* **Given information**
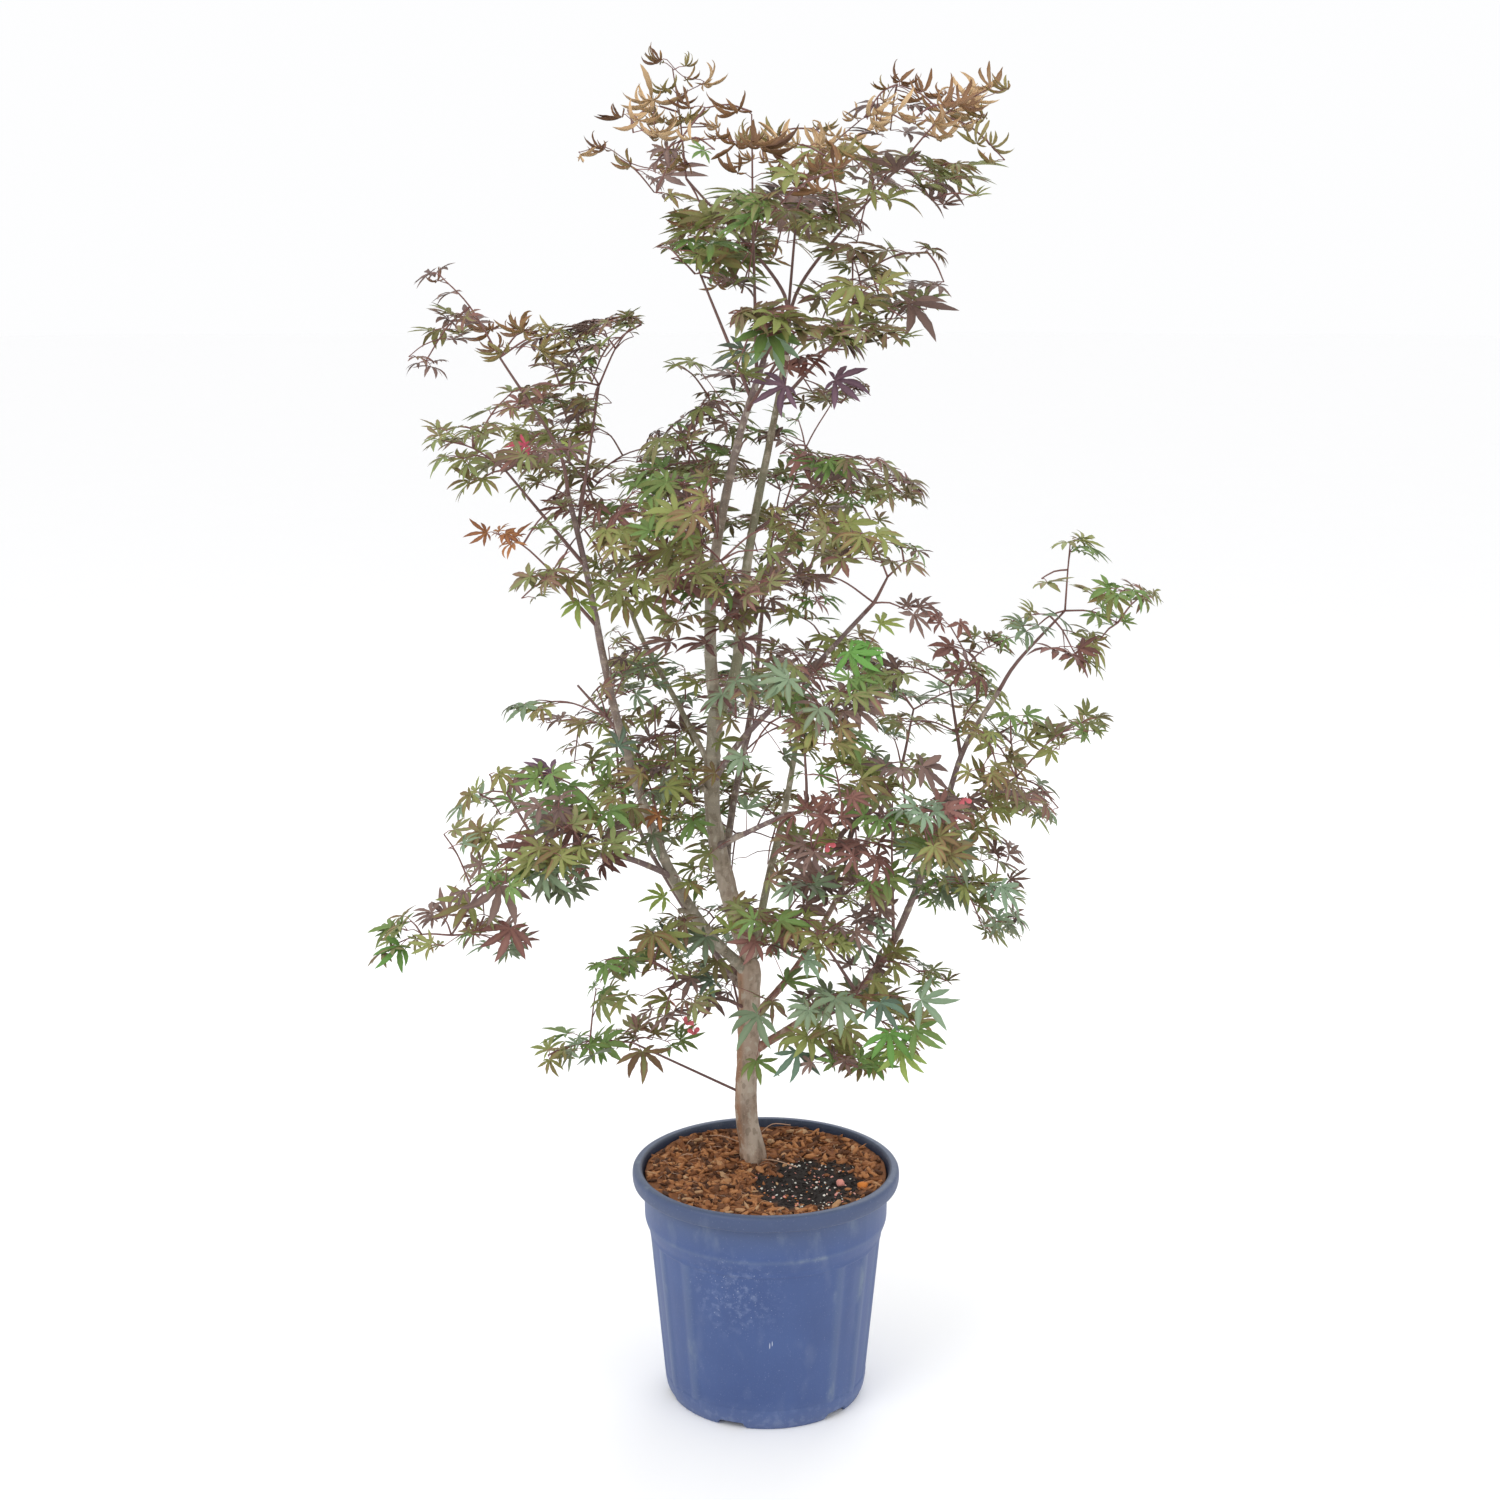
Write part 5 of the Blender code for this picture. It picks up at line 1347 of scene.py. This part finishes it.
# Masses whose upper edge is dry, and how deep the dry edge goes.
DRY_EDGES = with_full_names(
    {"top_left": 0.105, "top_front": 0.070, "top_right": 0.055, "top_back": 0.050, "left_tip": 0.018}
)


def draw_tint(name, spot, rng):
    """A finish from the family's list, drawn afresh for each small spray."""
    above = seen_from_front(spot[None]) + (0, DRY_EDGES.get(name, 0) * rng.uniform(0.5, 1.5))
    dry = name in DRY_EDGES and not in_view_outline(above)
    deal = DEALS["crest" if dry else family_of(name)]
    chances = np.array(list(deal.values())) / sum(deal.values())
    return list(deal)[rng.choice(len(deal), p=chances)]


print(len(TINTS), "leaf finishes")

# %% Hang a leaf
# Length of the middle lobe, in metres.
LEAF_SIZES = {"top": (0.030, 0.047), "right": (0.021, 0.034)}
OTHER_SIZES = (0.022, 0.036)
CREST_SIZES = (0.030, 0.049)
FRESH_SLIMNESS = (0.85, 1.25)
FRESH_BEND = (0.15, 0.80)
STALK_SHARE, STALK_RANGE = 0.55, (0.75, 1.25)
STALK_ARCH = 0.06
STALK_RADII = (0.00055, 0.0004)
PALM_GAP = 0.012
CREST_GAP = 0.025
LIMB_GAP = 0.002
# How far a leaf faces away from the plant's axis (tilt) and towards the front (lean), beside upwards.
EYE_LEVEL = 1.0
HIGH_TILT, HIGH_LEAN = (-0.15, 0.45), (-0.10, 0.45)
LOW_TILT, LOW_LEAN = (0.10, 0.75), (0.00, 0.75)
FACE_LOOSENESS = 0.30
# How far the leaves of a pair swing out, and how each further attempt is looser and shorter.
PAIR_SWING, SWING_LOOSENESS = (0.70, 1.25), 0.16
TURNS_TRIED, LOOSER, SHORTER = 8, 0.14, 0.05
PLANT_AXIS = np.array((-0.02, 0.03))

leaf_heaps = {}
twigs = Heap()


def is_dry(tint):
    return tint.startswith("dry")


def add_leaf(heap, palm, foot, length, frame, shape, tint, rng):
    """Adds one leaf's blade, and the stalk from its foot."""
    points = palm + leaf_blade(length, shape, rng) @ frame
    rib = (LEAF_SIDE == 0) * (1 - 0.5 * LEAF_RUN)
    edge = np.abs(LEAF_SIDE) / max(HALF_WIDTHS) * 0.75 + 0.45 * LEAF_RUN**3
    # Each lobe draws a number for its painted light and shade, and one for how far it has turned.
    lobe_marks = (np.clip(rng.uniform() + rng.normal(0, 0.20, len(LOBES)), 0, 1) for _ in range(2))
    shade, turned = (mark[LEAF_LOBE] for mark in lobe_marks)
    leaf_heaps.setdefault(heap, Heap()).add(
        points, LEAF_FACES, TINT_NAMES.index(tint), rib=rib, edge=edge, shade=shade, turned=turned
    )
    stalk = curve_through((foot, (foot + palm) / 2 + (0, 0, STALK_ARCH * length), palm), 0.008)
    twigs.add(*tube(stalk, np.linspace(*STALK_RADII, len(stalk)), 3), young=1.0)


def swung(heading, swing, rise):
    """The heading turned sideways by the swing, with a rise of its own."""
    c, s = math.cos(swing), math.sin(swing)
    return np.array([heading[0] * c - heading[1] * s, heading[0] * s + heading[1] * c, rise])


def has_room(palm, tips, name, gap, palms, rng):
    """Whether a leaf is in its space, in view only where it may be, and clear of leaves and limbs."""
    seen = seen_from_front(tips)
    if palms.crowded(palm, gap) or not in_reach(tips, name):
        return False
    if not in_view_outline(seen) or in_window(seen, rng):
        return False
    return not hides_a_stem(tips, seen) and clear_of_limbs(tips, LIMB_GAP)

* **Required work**
Extract the data in full. Keep it word for word.

* **The result**
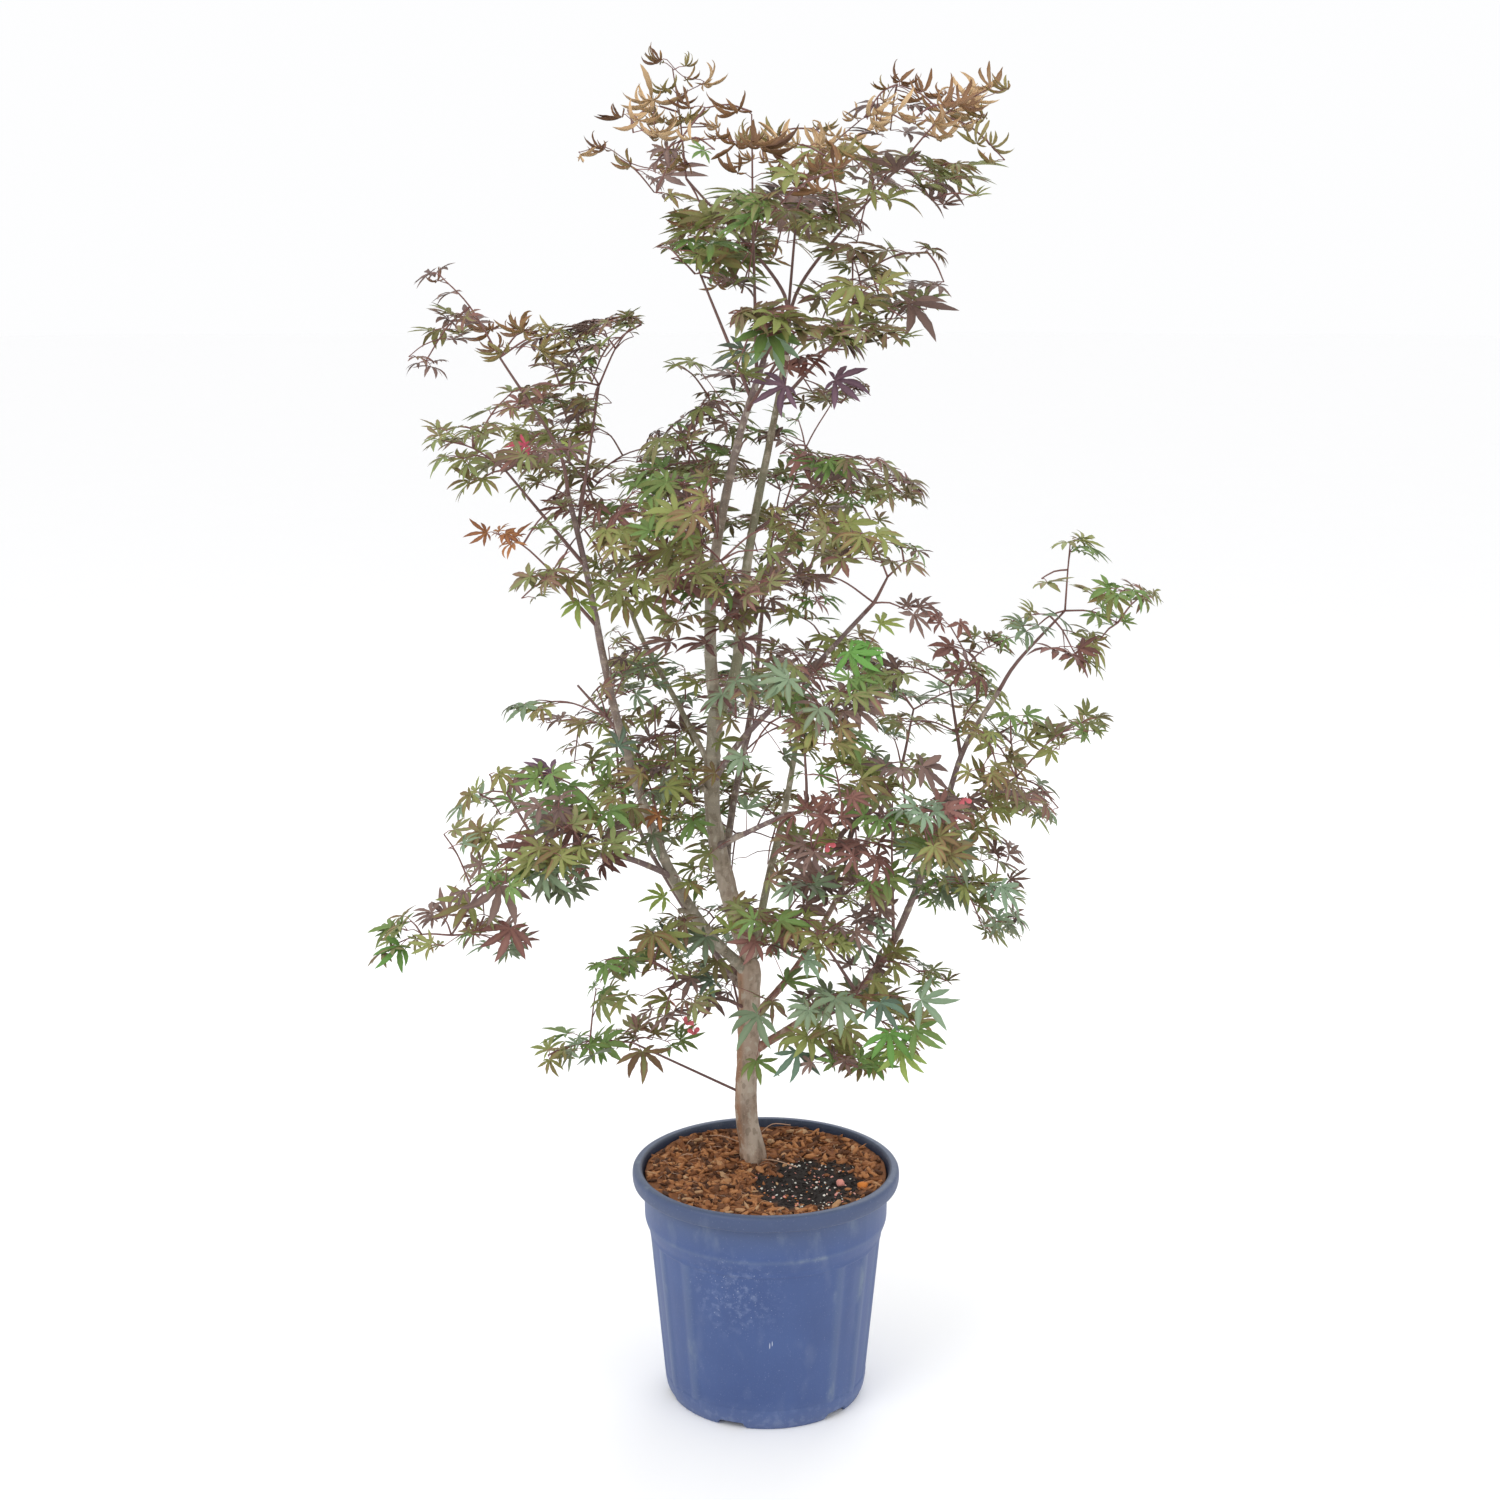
Write part 5 of the Blender code for this picture. It picks up at line 1347 of scene.py. This part finishes it.
# Masses whose upper edge is dry, and how deep the dry edge goes.
DRY_EDGES = with_full_names(
    {"top_left": 0.105, "top_front": 0.070, "top_right": 0.055, "top_back": 0.050, "left_tip": 0.018}
)


def draw_tint(name, spot, rng):
    """A finish from the family's list, drawn afresh for each small spray."""
    above = seen_from_front(spot[None]) + (0, DRY_EDGES.get(name, 0) * rng.uniform(0.5, 1.5))
    dry = name in DRY_EDGES and not in_view_outline(above)
    deal = DEALS["crest" if dry else family_of(name)]
    chances = np.array(list(deal.values())) / sum(deal.values())
    return list(deal)[rng.choice(len(deal), p=chances)]


print(len(TINTS), "leaf finishes")

# %% Hang a leaf
# Length of the middle lobe, in metres.
LEAF_SIZES = {"top": (0.030, 0.047), "right": (0.021, 0.034)}
OTHER_SIZES = (0.022, 0.036)
CREST_SIZES = (0.030, 0.049)
FRESH_SLIMNESS = (0.85, 1.25)
FRESH_BEND = (0.15, 0.80)
STALK_SHARE, STALK_RANGE = 0.55, (0.75, 1.25)
STALK_ARCH = 0.06
STALK_RADII = (0.00055, 0.0004)
PALM_GAP = 0.012
CREST_GAP = 0.025
LIMB_GAP = 0.002
# How far a leaf faces away from the plant's axis (tilt) and towards the front (lean), beside upwards.
EYE_LEVEL = 1.0
HIGH_TILT, HIGH_LEAN = (-0.15, 0.45), (-0.10, 0.45)
LOW_TILT, LOW_LEAN = (0.10, 0.75), (0.00, 0.75)
FACE_LOOSENESS = 0.30
# How far the leaves of a pair swing out, and how each further attempt is looser and shorter.
PAIR_SWING, SWING_LOOSENESS = (0.70, 1.25), 0.16
TURNS_TRIED, LOOSER, SHORTER = 8, 0.14, 0.05
PLANT_AXIS = np.array((-0.02, 0.03))

leaf_heaps = {}
twigs = Heap()


def is_dry(tint):
    return tint.startswith("dry")


def add_leaf(heap, palm, foot, length, frame, shape, tint, rng):
    """Adds one leaf's blade, and the stalk from its foot."""
    points = palm + leaf_blade(length, shape, rng) @ frame
    rib = (LEAF_SIDE == 0) * (1 - 0.5 * LEAF_RUN)
    edge = np.abs(LEAF_SIDE) / max(HALF_WIDTHS) * 0.75 + 0.45 * LEAF_RUN**3
    # Each lobe draws a number for its painted light and shade, and one for how far it has turned.
    lobe_marks = (np.clip(rng.uniform() + rng.normal(0, 0.20, len(LOBES)), 0, 1) for _ in range(2))
    shade, turned = (mark[LEAF_LOBE] for mark in lobe_marks)
    leaf_heaps.setdefault(heap, Heap()).add(
        points, LEAF_FACES, TINT_NAMES.index(tint), rib=rib, edge=edge, shade=shade, turned=turned
    )
    stalk = curve_through((foot, (foot + palm) / 2 + (0, 0, STALK_ARCH * length), palm), 0.008)
    twigs.add(*tube(stalk, np.linspace(*STALK_RADII, len(stalk)), 3), young=1.0)


def swung(heading, swing, rise):
    """The heading turned sideways by the swing, with a rise of its own."""
    c, s = math.cos(swing), math.sin(swing)
    return np.array([heading[0] * c - heading[1] * s, heading[0] * s + heading[1] * c, rise])


def has_room(palm, tips, name, gap, palms, rng):
    """Whether a leaf is in its space, in view only where it may be, and clear of leaves and limbs."""
    seen = seen_from_front(tips)
    if palms.crowded(palm, gap) or not in_reach(tips, name):
        return False
    if not in_view_outline(seen) or in_window(seen, rng):
        return False
    return not hides_a_stem(tips, seen) and clear_of_limbs(tips, LIMB_GAP)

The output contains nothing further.